### Available data

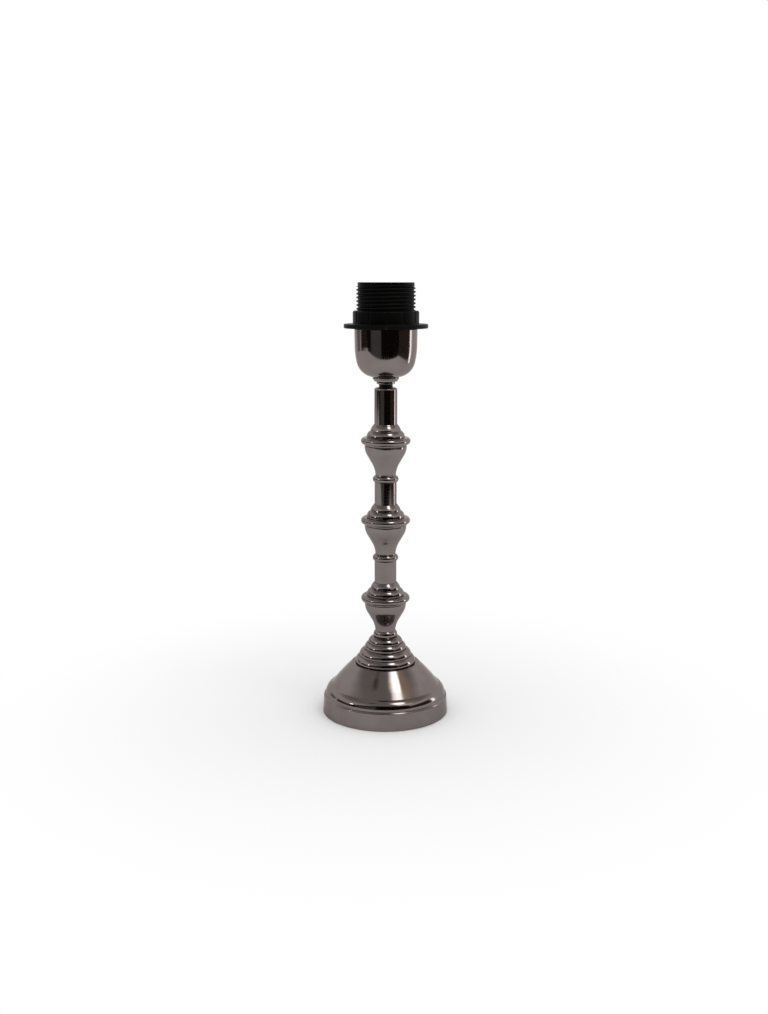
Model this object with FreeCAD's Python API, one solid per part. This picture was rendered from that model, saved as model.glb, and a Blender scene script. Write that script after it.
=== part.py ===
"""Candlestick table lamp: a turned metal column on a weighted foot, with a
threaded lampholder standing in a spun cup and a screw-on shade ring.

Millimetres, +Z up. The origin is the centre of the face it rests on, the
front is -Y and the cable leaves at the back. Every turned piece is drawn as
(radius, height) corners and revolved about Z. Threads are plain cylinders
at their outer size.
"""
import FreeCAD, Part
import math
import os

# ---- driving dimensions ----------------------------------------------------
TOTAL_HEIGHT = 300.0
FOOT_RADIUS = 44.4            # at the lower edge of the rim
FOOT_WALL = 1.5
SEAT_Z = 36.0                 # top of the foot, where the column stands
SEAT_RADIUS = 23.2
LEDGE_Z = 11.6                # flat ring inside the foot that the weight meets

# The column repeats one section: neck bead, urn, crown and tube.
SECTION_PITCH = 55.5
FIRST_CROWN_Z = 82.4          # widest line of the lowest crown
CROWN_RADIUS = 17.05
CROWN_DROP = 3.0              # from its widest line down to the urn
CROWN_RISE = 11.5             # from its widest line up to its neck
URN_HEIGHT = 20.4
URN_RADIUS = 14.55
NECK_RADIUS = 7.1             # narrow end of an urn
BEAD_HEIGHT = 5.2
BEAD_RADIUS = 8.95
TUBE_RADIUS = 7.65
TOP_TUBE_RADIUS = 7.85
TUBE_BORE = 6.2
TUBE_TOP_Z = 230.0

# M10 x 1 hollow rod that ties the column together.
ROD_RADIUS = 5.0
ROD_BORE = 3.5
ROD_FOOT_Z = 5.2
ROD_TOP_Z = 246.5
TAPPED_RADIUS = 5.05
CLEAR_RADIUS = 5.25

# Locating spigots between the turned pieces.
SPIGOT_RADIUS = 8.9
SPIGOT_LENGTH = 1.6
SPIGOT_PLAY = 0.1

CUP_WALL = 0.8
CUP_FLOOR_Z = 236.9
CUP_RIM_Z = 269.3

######

What is needed: Extract all of the data shown above without alteration.

Correct result:
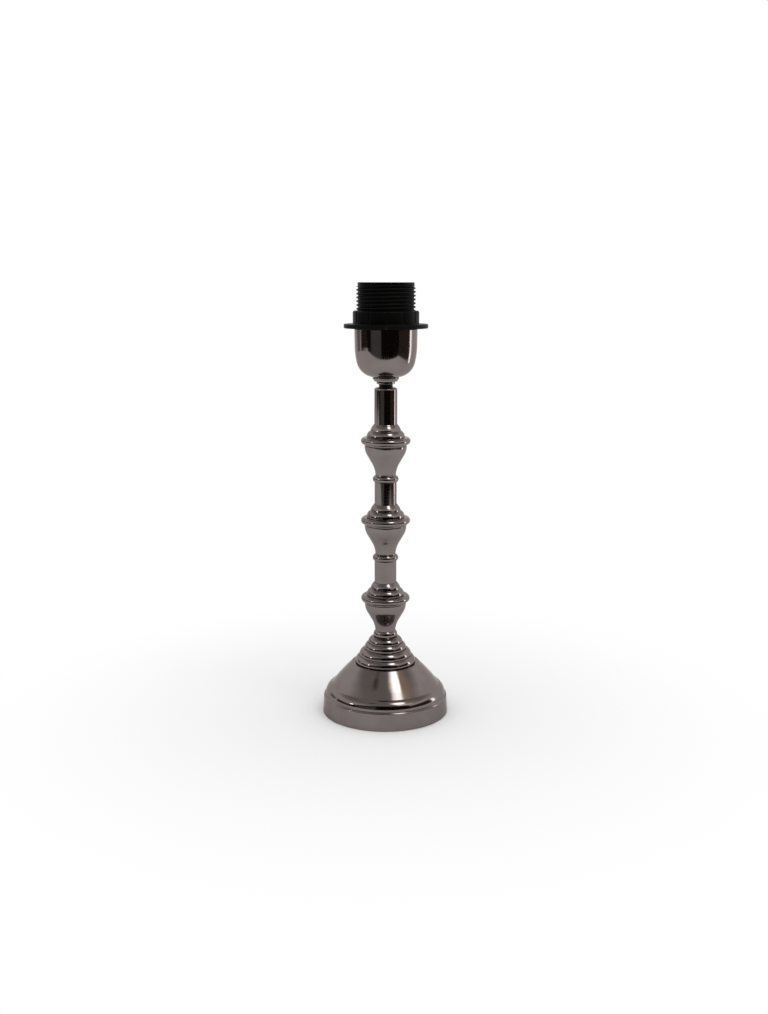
Model this object with FreeCAD's Python API, one solid per part. This picture was rendered from that model, saved as model.glb, and a Blender scene script. Write that script after it.
=== part.py ===
"""Candlestick table lamp: a turned metal column on a weighted foot, with a
threaded lampholder standing in a spun cup and a screw-on shade ring.

Millimetres, +Z up. The origin is the centre of the face it rests on, the
front is -Y and the cable leaves at the back. Every turned piece is drawn as
(radius, height) corners and revolved about Z. Threads are plain cylinders
at their outer size.
"""
import FreeCAD, Part
import math
import os

# ---- driving dimensions ----------------------------------------------------
TOTAL_HEIGHT = 300.0
FOOT_RADIUS = 44.4            # at the lower edge of the rim
FOOT_WALL = 1.5
SEAT_Z = 36.0                 # top of the foot, where the column stands
SEAT_RADIUS = 23.2
LEDGE_Z = 11.6                # flat ring inside the foot that the weight meets

# The column repeats one section: neck bead, urn, crown and tube.
SECTION_PITCH = 55.5
FIRST_CROWN_Z = 82.4          # widest line of the lowest crown
CROWN_RADIUS = 17.05
CROWN_DROP = 3.0              # from its widest line down to the urn
CROWN_RISE = 11.5             # from its widest line up to its neck
URN_HEIGHT = 20.4
URN_RADIUS = 14.55
NECK_RADIUS = 7.1             # narrow end of an urn
BEAD_HEIGHT = 5.2
BEAD_RADIUS = 8.95
TUBE_RADIUS = 7.65
TOP_TUBE_RADIUS = 7.85
TUBE_BORE = 6.2
TUBE_TOP_Z = 230.0

# M10 x 1 hollow rod that ties the column together.
ROD_RADIUS = 5.0
ROD_BORE = 3.5
ROD_FOOT_Z = 5.2
ROD_TOP_Z = 246.5
TAPPED_RADIUS = 5.05
CLEAR_RADIUS = 5.25

# Locating spigots between the turned pieces.
SPIGOT_RADIUS = 8.9
SPIGOT_LENGTH = 1.6
SPIGOT_PLAY = 0.1

CUP_WALL = 0.8
CUP_FLOOR_Z = 236.9
CUP_RIM_Z = 269.3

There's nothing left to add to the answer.